▶ Problem statement:
Answer with the number of lines in the listing below that contain the word "Vector", and nothing else.

::::

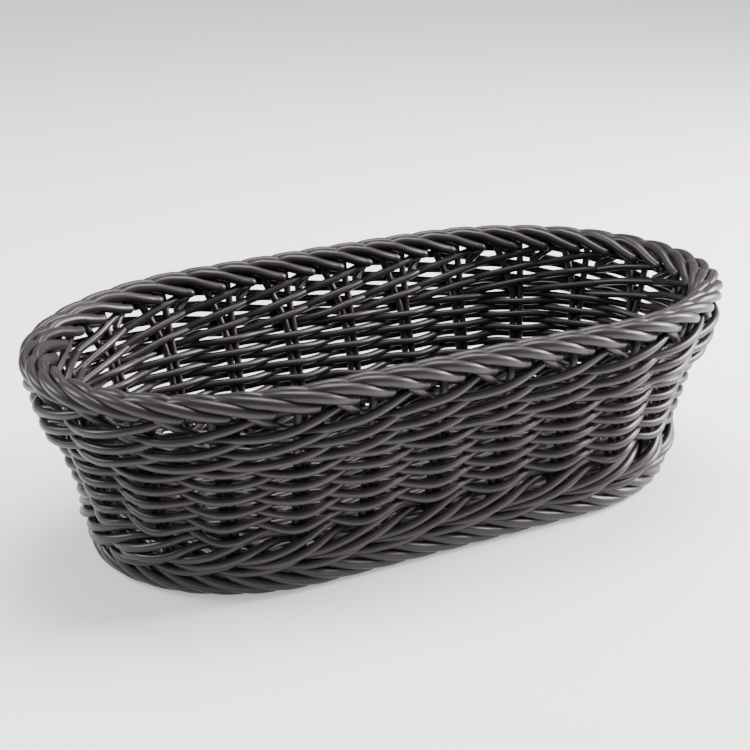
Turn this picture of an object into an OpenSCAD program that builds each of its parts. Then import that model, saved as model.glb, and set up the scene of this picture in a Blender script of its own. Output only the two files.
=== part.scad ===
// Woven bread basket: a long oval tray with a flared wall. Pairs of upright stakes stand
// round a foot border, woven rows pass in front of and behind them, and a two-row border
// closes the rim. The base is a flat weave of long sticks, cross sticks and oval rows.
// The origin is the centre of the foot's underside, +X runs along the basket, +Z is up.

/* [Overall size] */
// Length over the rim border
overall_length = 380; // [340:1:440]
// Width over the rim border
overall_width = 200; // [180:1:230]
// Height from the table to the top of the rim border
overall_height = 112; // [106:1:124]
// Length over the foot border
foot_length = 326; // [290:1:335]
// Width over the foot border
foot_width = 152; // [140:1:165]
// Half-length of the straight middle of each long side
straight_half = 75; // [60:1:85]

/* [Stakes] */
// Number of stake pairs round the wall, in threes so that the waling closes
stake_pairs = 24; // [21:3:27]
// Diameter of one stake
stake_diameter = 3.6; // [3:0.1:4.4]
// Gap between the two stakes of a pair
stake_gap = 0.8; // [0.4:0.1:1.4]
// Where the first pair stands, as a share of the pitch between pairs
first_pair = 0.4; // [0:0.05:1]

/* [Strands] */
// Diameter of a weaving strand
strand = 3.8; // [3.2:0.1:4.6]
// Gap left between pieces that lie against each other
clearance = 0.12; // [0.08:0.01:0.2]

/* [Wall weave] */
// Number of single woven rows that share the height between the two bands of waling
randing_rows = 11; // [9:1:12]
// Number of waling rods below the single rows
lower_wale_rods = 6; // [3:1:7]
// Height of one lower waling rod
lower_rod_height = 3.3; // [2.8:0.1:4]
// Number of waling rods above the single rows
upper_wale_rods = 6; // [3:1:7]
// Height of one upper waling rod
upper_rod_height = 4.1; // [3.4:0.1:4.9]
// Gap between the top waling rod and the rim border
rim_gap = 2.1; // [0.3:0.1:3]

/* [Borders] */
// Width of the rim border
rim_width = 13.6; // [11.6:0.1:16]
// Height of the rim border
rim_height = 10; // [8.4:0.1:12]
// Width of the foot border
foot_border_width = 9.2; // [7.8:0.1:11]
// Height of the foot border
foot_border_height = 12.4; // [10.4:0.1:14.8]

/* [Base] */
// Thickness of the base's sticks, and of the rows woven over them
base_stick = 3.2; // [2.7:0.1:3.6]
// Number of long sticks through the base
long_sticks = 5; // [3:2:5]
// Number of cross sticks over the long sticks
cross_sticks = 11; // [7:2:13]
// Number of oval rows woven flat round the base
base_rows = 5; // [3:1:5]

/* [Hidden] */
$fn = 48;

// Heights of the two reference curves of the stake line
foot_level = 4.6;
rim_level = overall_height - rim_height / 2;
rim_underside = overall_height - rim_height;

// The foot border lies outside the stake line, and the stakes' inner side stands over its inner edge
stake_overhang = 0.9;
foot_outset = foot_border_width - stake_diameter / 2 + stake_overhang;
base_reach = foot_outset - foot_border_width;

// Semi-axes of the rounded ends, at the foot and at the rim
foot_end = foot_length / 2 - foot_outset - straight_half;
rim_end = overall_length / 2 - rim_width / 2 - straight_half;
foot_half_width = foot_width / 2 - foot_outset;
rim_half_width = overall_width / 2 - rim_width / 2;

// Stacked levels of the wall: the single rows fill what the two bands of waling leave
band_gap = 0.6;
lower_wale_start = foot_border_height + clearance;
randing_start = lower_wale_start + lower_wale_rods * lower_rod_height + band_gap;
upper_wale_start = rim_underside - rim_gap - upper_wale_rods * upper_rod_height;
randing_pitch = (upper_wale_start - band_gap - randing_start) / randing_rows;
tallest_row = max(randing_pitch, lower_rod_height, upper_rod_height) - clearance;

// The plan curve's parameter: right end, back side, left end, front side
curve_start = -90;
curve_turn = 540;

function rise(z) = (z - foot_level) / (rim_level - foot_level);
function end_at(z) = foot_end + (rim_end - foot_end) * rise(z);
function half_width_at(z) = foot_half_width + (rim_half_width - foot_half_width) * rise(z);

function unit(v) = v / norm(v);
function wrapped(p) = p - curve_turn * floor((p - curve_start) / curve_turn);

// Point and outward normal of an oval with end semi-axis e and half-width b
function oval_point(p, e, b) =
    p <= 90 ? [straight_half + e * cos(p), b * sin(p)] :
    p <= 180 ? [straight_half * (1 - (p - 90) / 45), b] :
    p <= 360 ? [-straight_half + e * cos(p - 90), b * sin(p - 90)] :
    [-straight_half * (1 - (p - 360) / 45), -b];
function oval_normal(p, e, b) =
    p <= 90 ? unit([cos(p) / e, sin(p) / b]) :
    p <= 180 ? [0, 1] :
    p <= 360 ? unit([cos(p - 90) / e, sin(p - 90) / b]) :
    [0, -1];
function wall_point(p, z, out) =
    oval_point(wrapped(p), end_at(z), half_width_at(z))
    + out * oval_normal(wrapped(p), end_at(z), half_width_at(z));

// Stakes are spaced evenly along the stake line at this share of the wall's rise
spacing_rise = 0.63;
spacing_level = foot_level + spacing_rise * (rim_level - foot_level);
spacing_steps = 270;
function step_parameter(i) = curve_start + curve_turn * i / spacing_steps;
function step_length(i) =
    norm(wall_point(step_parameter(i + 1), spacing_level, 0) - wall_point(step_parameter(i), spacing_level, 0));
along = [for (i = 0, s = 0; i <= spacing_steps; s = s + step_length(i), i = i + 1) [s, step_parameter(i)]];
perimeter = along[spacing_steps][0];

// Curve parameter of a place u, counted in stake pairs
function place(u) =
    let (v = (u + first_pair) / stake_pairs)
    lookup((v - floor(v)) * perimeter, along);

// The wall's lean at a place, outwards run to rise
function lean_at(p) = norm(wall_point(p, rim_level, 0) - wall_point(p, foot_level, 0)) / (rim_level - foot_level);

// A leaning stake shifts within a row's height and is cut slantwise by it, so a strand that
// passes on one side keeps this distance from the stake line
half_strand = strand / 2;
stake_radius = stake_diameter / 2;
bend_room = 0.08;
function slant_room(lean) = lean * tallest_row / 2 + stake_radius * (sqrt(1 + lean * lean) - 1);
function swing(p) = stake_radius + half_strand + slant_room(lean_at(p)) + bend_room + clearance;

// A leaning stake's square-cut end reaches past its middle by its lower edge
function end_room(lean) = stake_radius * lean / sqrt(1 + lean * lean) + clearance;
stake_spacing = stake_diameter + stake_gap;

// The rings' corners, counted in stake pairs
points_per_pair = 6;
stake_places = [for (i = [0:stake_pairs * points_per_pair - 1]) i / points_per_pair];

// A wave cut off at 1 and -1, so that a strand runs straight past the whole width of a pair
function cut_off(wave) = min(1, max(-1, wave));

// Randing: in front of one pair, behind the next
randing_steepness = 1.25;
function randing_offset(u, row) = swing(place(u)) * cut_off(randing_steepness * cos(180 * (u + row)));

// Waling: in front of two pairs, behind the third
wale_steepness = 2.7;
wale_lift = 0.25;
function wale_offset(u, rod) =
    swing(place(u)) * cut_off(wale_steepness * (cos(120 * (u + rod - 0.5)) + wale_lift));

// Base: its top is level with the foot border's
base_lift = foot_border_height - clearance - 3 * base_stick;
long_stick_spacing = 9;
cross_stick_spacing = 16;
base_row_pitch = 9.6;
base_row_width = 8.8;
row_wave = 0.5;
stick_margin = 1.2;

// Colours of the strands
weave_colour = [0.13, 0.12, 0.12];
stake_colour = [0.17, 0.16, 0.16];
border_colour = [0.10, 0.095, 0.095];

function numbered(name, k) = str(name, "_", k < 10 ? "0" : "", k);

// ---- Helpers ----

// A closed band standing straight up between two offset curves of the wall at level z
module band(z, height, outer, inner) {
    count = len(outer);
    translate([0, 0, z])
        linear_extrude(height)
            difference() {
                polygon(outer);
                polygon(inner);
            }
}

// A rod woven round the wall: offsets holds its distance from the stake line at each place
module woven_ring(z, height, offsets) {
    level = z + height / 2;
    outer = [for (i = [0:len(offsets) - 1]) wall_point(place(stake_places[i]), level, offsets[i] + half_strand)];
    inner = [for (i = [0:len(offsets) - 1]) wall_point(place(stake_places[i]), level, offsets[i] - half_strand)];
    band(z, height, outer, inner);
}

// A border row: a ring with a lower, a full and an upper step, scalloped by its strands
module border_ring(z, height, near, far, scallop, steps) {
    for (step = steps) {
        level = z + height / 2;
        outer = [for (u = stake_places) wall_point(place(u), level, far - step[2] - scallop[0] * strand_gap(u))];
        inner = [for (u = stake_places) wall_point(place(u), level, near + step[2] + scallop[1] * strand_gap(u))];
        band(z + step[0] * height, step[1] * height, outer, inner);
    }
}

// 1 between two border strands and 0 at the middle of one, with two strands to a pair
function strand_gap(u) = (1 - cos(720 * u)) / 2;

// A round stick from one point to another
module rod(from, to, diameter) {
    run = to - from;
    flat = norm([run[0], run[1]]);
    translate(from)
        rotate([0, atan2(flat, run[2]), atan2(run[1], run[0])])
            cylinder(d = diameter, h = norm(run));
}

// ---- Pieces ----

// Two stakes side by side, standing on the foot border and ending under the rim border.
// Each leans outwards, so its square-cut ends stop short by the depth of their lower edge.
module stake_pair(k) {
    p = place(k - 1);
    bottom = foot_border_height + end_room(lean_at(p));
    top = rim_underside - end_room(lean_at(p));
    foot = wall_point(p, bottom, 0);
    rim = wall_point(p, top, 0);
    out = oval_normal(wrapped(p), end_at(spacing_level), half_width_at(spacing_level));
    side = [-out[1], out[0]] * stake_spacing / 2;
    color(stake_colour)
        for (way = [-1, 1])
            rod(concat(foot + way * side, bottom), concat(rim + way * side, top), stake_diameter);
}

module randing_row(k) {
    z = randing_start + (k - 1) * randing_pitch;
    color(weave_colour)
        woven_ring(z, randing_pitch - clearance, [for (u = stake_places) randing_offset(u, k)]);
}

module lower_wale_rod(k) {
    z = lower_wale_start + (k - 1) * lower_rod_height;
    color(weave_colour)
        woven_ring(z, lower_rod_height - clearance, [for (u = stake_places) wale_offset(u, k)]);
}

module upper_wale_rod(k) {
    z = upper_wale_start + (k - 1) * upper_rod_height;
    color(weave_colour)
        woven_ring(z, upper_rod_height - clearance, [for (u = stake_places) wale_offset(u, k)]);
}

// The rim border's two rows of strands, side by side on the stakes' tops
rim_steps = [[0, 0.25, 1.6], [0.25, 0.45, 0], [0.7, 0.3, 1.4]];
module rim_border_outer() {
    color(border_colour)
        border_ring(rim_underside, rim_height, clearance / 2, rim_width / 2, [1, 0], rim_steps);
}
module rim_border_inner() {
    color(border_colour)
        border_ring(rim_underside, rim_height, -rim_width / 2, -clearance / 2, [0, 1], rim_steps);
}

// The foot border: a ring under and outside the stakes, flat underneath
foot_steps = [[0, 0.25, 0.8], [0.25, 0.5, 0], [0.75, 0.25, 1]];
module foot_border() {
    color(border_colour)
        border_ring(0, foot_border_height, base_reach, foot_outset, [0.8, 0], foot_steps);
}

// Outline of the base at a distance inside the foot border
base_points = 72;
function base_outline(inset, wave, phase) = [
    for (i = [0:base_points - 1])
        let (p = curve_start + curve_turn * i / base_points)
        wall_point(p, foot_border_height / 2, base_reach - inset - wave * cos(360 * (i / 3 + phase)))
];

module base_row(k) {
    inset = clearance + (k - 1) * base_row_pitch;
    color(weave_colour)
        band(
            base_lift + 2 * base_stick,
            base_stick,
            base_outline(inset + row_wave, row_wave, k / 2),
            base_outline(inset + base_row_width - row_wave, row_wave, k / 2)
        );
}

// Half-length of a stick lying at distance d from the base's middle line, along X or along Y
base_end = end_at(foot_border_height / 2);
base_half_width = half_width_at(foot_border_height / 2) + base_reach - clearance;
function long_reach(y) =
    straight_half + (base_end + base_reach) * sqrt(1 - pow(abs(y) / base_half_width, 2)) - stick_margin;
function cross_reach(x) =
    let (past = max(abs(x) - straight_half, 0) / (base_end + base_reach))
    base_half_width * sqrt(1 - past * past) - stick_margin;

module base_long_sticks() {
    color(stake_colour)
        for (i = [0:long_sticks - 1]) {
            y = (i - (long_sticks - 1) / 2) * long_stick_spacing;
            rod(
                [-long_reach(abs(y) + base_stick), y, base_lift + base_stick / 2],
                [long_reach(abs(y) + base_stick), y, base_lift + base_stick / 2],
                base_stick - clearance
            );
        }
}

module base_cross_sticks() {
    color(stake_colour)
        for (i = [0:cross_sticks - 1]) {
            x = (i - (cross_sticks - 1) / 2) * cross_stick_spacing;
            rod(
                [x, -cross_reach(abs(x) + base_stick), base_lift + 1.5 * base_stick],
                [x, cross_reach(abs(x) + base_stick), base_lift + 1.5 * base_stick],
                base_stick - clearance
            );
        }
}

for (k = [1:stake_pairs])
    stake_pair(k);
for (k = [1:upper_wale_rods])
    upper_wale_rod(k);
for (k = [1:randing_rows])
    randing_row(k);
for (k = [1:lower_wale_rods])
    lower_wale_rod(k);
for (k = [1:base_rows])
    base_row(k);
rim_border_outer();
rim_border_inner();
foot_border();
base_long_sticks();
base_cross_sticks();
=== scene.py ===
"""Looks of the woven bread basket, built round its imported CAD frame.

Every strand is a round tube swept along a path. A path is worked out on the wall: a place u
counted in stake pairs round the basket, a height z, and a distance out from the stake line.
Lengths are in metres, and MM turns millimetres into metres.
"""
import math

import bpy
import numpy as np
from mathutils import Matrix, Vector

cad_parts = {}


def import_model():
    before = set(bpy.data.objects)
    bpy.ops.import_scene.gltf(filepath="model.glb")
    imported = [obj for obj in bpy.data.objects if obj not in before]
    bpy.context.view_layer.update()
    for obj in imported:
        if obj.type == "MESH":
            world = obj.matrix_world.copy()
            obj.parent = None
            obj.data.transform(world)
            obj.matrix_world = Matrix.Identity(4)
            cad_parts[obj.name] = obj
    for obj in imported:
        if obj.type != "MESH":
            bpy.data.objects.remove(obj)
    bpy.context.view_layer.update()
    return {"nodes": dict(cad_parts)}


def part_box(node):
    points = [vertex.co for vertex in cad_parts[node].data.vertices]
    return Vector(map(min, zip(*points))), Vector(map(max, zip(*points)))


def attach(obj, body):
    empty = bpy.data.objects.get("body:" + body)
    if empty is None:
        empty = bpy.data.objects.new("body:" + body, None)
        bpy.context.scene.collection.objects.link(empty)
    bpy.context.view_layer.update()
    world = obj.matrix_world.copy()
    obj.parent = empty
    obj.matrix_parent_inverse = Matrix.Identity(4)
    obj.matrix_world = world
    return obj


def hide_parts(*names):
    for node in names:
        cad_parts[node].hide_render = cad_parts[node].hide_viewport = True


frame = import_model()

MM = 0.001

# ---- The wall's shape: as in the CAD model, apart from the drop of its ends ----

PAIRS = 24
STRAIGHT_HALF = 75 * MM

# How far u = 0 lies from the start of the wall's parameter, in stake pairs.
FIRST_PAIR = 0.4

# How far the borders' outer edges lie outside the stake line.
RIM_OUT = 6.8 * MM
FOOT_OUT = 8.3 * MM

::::

▶ Exercise output:
2